27 DECEMBER 2003, Page 33

Getting it mainly right

James Buchan

THE WARS AGAINST SADDAM by John Simpson Macmillan, 120, pp. 415, ISBN 1405032642 The capture of Saddam Hussein on 13 December at a farmhouse not far from his birthplace well summarises a life that, for all its bombast and violence, ended up where it started.

John Simpson, the BBC's World Affairs editor. recounts this slow-motion catastrophe from Saddam Hussein's obscure beginnings in the village of Awja on the Tigris in the late 1930s to the orgy of looting that followed the capture of Baghdad by US forces last 7 April.

As Simpson tells the diplomatic and military story, he confesses how he managed to 'get things wrong': that is, to underestimate both the strengths of Iraqi nationalism and the weaknesses of the United States military. Simpson himself paid a price on Sunday 6 April when his television crew and its escorts were mistakenly attacked north-west of Kirkuk by two US Navy F-14 aircraft armed with Maverick missiles.

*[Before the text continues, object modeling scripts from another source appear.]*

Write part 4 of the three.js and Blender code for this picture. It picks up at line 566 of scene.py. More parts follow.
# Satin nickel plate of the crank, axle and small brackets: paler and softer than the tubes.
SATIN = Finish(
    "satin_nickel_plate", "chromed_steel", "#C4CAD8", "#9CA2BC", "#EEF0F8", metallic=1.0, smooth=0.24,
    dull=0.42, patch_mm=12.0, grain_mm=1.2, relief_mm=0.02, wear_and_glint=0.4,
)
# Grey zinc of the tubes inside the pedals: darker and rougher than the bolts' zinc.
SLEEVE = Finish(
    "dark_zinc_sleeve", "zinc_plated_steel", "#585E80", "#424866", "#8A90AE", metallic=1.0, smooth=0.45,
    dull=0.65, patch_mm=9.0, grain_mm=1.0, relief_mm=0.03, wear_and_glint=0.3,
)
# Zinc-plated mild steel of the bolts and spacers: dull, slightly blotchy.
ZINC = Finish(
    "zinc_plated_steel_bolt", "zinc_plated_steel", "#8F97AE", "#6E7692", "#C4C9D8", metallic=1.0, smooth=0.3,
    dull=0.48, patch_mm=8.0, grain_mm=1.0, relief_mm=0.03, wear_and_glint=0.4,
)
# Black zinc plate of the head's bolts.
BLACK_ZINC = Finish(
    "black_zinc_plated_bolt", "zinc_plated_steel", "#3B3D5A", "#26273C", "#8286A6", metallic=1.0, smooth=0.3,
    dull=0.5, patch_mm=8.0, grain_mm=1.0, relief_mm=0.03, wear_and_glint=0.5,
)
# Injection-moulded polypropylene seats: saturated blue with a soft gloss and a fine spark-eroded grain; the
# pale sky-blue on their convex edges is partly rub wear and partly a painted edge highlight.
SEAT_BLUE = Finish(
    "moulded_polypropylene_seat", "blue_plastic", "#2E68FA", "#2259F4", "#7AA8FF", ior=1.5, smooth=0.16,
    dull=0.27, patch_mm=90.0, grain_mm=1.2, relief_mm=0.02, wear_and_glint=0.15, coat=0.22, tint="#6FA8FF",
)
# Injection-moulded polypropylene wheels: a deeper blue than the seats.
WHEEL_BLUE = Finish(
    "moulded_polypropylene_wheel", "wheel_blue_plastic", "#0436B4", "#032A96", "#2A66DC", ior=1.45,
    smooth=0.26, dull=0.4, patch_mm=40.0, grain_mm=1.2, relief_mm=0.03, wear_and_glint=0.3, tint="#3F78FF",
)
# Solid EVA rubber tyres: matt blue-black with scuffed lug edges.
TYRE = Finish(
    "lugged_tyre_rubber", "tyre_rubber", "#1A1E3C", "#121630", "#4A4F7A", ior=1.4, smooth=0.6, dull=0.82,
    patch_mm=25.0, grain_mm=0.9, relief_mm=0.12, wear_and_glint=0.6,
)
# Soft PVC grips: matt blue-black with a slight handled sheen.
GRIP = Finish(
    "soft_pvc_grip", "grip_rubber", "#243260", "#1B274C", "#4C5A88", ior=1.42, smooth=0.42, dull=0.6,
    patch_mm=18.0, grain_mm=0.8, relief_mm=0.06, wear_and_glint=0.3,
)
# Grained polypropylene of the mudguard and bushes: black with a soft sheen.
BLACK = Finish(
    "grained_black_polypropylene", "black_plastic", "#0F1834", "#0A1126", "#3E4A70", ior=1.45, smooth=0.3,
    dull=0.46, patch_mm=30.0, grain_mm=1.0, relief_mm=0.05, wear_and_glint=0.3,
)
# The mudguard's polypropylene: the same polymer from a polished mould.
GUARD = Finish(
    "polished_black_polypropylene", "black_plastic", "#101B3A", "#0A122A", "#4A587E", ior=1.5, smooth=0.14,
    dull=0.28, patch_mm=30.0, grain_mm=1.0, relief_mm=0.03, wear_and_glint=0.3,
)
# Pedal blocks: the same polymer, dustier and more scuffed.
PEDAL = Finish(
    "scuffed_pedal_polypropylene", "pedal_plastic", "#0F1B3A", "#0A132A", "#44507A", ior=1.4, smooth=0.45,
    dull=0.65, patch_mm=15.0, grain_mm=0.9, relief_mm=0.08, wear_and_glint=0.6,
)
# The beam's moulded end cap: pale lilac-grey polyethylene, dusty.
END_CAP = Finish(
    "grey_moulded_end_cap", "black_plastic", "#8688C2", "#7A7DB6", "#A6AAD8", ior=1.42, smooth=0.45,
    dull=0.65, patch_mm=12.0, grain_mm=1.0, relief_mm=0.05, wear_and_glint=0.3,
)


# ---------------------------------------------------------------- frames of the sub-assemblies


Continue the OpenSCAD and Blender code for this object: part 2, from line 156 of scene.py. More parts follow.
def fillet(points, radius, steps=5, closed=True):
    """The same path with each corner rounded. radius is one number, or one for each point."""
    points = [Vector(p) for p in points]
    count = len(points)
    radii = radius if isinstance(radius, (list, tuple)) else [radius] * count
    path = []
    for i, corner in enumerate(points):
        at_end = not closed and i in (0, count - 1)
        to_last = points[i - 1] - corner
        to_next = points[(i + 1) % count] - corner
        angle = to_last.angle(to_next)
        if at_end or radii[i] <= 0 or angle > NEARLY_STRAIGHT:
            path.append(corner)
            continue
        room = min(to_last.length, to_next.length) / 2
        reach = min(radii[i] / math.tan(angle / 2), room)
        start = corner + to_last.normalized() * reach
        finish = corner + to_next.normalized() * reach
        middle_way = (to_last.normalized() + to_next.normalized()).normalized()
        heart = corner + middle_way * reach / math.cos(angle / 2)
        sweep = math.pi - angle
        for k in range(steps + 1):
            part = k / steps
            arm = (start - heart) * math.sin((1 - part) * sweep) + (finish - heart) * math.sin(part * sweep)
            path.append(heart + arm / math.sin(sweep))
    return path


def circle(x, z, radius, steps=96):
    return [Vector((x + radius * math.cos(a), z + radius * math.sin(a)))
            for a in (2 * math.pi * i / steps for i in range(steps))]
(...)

Simpson was hit by shrapnel and he lost his young Kurdish translator, Kamaran Abdurrazzak Mohammed.

Saddam Hussein's rise to power through the ranks of the Arab Baath Socialist party, his seizure of power in 1979, and his invasions of Iran and Kuwait, have been told elsewhere by Patrick and Andrew Cockburn, Said Aburish and many others. The value of John Simpson's new book is in a series of vivid eye-witness reports of events over 20 years that, in retrospect, were important stages in the career of Saddam Hussein, The first of these is Simpson's hairraising visit to the Fao peninsula, just after its capture by the Iranians in 1984. That Iranian forces were now moving on Basra, Iraq's second town after Baghdad, scared the Western powers into supplying Saddam with both intelligence and military equipment. Four years later, Saddam's gassing of the town of Halabjeh in Iraqi Kurdistan in 1988 broke the Iranian will to continue fighting. His execution in 1989 of the British journalist Farzad Bazoft, Simpson says, put him on a collision course with the West. In 1991, Simpson was in Baghdad to cover the first Allied invasion of Iraq.

Yet the most harrowing pages concern the bombing of his television crew on the Mosul-Kirkuk road. That evening, Simpson sat with Kamaran's mother, holding her hand while she said over and over, The Americans know everything. How could they not know they were attacking you?' Despite the disaster, Simpson and his producer, Tom Giles, carried on south to report on the fall of Kirkuk, Mosul and Tikrit and then Baghdad. Simpson is aghast at the number of reporters who lost their lives, mostly at the hands of the US military. His loyalty to his colleagues is the moral and, as it were, stylistic counterweight to the egotism of his species of reporting. He even has a few (not many) good things to say about the American networks.

In the chapter called 'Getting it wrong', Simpson blames himself for underestimating Iraq's hostility to the West. Refused admission to Iraq after 1991, he believes he did not fully appreciate how United Nations sanctions, maintained by British and US intransigence, had embittered the Iraqi public. Yet it is unthinkable that anything Simpson could write or broadcast would have deterred the United States from deliberately attacking Iraq or, by accident, the BBC convoy near Dibarjan.

America was out to avenge 11 September on somebody or other. As for Tony Blair. Simpson writes:

Britain was to play Sancho Panza to America's Don Quixote, puffing slowly and reluctantly behind in the various assaults on windmills, deeply unconvinced about the point of it all, but unable to head off home and leave the master to carry on alone.

The book ends at a piece of ground in Awja cemetery set aside for the body of Saddam Hussein. It used to be said in Iraq, and only half as a joke. that Saddam would never die. Now that he is in custody, and bound over for some sort of trial, the Iraqis can at last trust themselves to believe that the Baath is dead and the future of Iraq can begin. All that we and John Simpson can say is that the future contains more bloodshed.